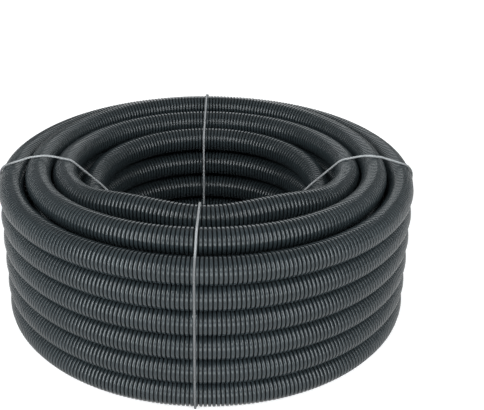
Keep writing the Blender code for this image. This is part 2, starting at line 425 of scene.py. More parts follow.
class Winding:
    """Where the pipe lies, from the frame's box and a few sizes."""

    # Levels of the top turns, counted from 0 on the floor: of the inner column and the others
    INNER_TOP = 4
    TOP = 5
    # Running azimuths at which each turn crosses to the next level or the pipe changes its
    # column, and at which the pieces start and end
    OUTER_CROSSING = (radians(112), radians(160))
    OUTER_ARRIVAL = (radians(158), radians(193))
    INNER_CROSSING = (radians(245), radians(305))
    INNER_DEPARTURE = (radians(1655), radians(1695))
    OUTER_START = radians(-162)
    OUTER_MIDDLE = radians(810)
    OUTER_END = radians(1890)
    INNER_START = radians(-10)
    INNER_MIDDLE = radians(950)
    INNER_END = radians(2013)
    # How narrow the dent under a side tie is: the power of the azimuth's cosine
    DENT_POWER = 16
    # Half a turn divided by this is how far the second top turn's shoulders reach from the front
    SHOULDERS = 3
    # Shares of a shoulder: how far that turn is drawn in right in front, and how far it rises
    FRONT_SHARE = 0.8
    SHOULDER_RISE = 0.4

    def __init__(self):
        scene = bpy.context.scene
        pipe, sizes = scene.conduit_pipe, scene.conduit_winding
        self.radius = pipe.diameter / 2
        self.sizes = sizes
        outer = COIL[1].x - self.radius
        step = sizes.column_step
        self.outer = Column(self.radius, outer, 0.0, pipe.diameter)
        self.third = Column(
            self.radius, outer - step, sizes.third_spread, sizes.third_rise)
        self.second = Column(
            self.radius, outer - 2 * step, sizes.second_spread, sizes.second_rise)
        self.inner = Column(
            self.radius, outer - 3 * step, sizes.inner_spread, sizes.inner_rise,
            sizes.inner_squeeze)

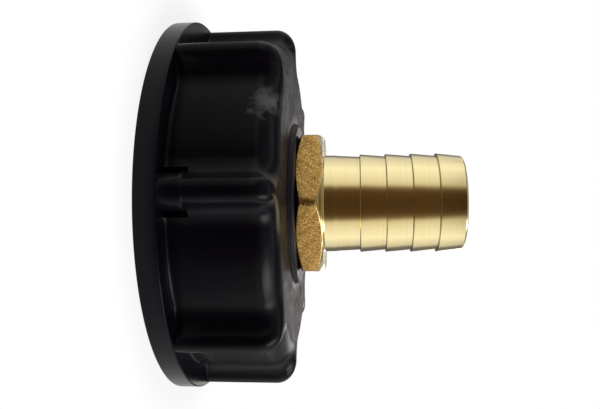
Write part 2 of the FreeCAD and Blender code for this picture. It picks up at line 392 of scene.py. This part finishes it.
def wall_rows(cap):
    """Ribbed wall and shoulder as rows of outline points from the flange up to the plate.

    On the shoulder the height follows the sine of the turn, and the ribs are drawn in by 1 less its cosine, a
    quarter of an ellipse. The wall follows only the part of an ellipse up to the shoulder's turn, so it meets
    the plate at an edge. Near the plate a rib's width narrows along an ellipse too. At the foot the wall
    swells along a hollow arc.
    """
    top = cap.height - cap.shoulder
    base = cap.flange_height
    lug_top = base + cap.lug_height
    slot_top = lug_top + cap.slot_rise
    thin = 0.02 * MM
    lug_steps, wall_steps, shoulder_steps = 5, 8, 24
    foot = base + cap.foot_fillet * np.array([0, 5, 15, 30, 46, 60]) / 60
    z = np.concatenate([foot, np.linspace(foot[-1], lug_top, lug_steps + 1)[1:],
                        [lug_top + thin, slot_top, slot_top + thin],
                        np.linspace(slot_top + 3 * thin, top, wall_steps + 1)])
    lug_rows = z <= lug_top + thin / 4
    slot_rows = z <= slot_top + thin / 4
    room = np.clip(cap.foot_fillet - (z - base), 0, cap.foot_fillet)
    swell = cap.foot_fillet - np.sqrt(cap.foot_fillet ** 2 - room ** 2)
    turns = np.linspace(0, math.pi / 2, shoulder_steps + 1)[1:]
    shoulder_z = top + cap.shoulder * np.sin(turns)
    rib_drawn = cap.rib_corner * (1 - np.cos(turns))
    swing = np.arcsin(math.sin(cap.shoulder_turn) * np.sin(turns))
    panel_drawn = cap.shoulder_depth * (1 - np.cos(swing)) / (1 - math.cos(cap.shoulder_turn))
    nose, tip = cap.rib_width / 2, cap.rib_tip / 2
    above = np.clip(shoulder_z - (cap.height - nose), 0, None) / nose
    narrow = np.sqrt(tip ** 2 + (nose ** 2 - tip ** 2) * np.clip(1 - above ** 2, 0, 1))
    panel = np.concatenate([cap.panel_radius + swell, cap.panel_radius - panel_drawn])
    rib = np.concatenate([np.full(len(z), cap.rib_radius), cap.rib_radius - rib_drawn])
    half = np.concatenate([np.full(len(z), nose), narrow])
    height = np.concatenate([z, shoulder_z])
    slots = slot_stations(cap)
    stations = np.sort(np.concatenate([np.linspace(0, 1, ROOT_POINTS + 1)[1:], slots]))
    share = half_outline(cap, panel, rib, half, stations)
    flags = [np.concatenate([rows, np.zeros(shoulder_steps, bool)]) for rows in (lug_rows, slot_rows)]
    lugged = with_lug(cap, share, *flags, stations, slots)
    plain = half_outline(cap, cap.panel_radius, cap.rib_radius, nose, stations)
    outline = around_ribs([lugged] + [share] * (RIB_COUNT - 1))
    even = around_ribs([plain] * RIB_COUNT)[0]
    bearings = np.unwrap(np.arctan2(even[:, 1], even[:, 0]))
    heights = np.broadcast_to(height[:, None, None], outline.shape[:2] + (1,))
    return np.concatenate([outline, heights], -1), bearings


def plate_rows(cap, last_row, bearings, foot_radius):
    """The flat top plate: the shoulder's last outline blends evenly into the circle at the boss's foot."""
    ring_count = 7
    circle = around(foot_radius, bearings, cap.height)
    t = np.linspace(0, 1, ring_count + 2)[1:-1, None, None]
    return last_row[None] * (1 - t) + circle[None] * t


def thread_ridge(cap):
    """The coarse thread: its section carried along a helix, sinking into the wall at both ends.

    From below, the section has a sloping flank, a flat crest and a steep flank. Radius and height follow the
    turn, and at the ends both shrink with the sine of a fade, which stays a little above 0 so that the ends,
    inside the wall, keep their faces.
    """
    buried = 0.4 * MM
    foot, crest_low, crest_high, head = (v * MM for v in (-1.7, -0.05, 1.45, 1.7))
    flare, lip = 0.25 * MM, 0.04 * MM
    root_edge, crest_edge = 0.1 * MM, 0.3 * MM
    section = rounded([
        (-buried, foot - flare, 0), (0, foot, root_edge), (cap.thread_depth, crest_low, crest_edge),
        (cap.thread_depth, crest_high, crest_edge), (0, head, root_edge), (-buried, head + lip, 0)], steps=3)
    turn_count, steps, run_out = 1.5, 540, math.radians(24)
    least_fade, end_height = 0.06, 0.3
    turn = np.linspace(0, turn_count * 2 * math.pi, steps + 1)
    fade = np.clip(np.minimum(turn, turn[-1] - turn) / run_out, least_fade, 1)
    rise = np.sin(fade * math.pi / 2)[:, None]
    turn = turn[:, None]
    across, up = section[None, :, 0], section[None, :, 1]
    r = cap.root_radius - (across + buried) * rise + buried
    tall = end_height + (1 - end_height) * rise
    return around(r, turn, cap.thread_start + cap.thread_pitch * turn / (2 * math.pi) + up * tall)


def cap_grids(cap):
    """The moulding as one closed surface: up the outside from the flange and back down through the inside.

    The marks beside it are 1 on the top plate, 0.5 on its raised ring and 0 elsewhere, rising over the last
    rows of the shoulder.
    """
    wall, bearings = wall_rows(cap)
    plate_end = cap.boss_radius + 0.9 * MM
    edge, sharp_edge, hub_edge = (v * MM for v in (0.2, 0.15, 0.4))
    boss_foot, hub_root, wall_root = (v * MM for v in (0.25, 0.5, 0.8))
    flange_end = cap.flange_radius - edge - 0.03 * MM
    way_in = rounded([
        (plate_end, cap.height, 0),
        (cap.boss_radius, cap.height, boss_foot),
        (cap.boss_radius, cap.seat, cap.boss_edge),
        (cap.socket_radius, cap.seat, edge),
        (cap.socket_radius, cap.hub_end, sharp_edge),
        (cap.hub_radius, cap.hub_end, hub_edge),
        (cap.hub_radius, cap.ceiling, hub_root),
        (cap.root_radius, cap.ceiling, wall_root),
        (cap.root_radius, cap.lead_in, edge),
        (cap.root_radius + cap.lead_in, 0, sharp_edge),
        (cap.flange_radius, 0, edge),
        (cap.flange_radius, cap.flange_height, edge),
        (flange_end, cap.flange_height, 0),
    ])
    plate = plate_rows(cap, wall[-1], bearings, plate_end)
    ridge = thread_ridge(cap)
    body = np.concatenate([wall, plate, revolved(way_in, bearings)])
    marks = np.zeros(body.shape[:2])
    rising_rows, ring_rows = 6, 12
    plate_first, ring_first = len(wall), len(wall) + len(plate)
    marks[plate_first - rising_rows:plate_first] = np.linspace(0, 1, rising_rows)[:, None]
    marks[plate_first:ring_first] = 1
    marks[ring_first:ring_first + ring_rows] = 0.5
    return [(body, True), (ridge, False)], np.concatenate([marks.ravel(), np.zeros(ridge.size // 3)])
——
Everything from the first line of the data through the line containing "pipe lies, from" should be echoed exactly. Add nothing.

Written response:
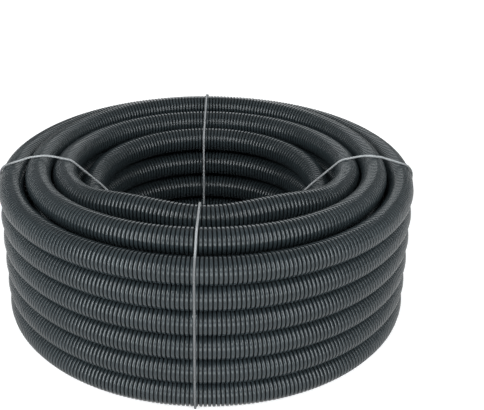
Keep writing the Blender code for this image. This is part 2, starting at line 425 of scene.py. More parts follow.
class Winding:
    """Where the pipe lies, from the frame's box and a few sizes."""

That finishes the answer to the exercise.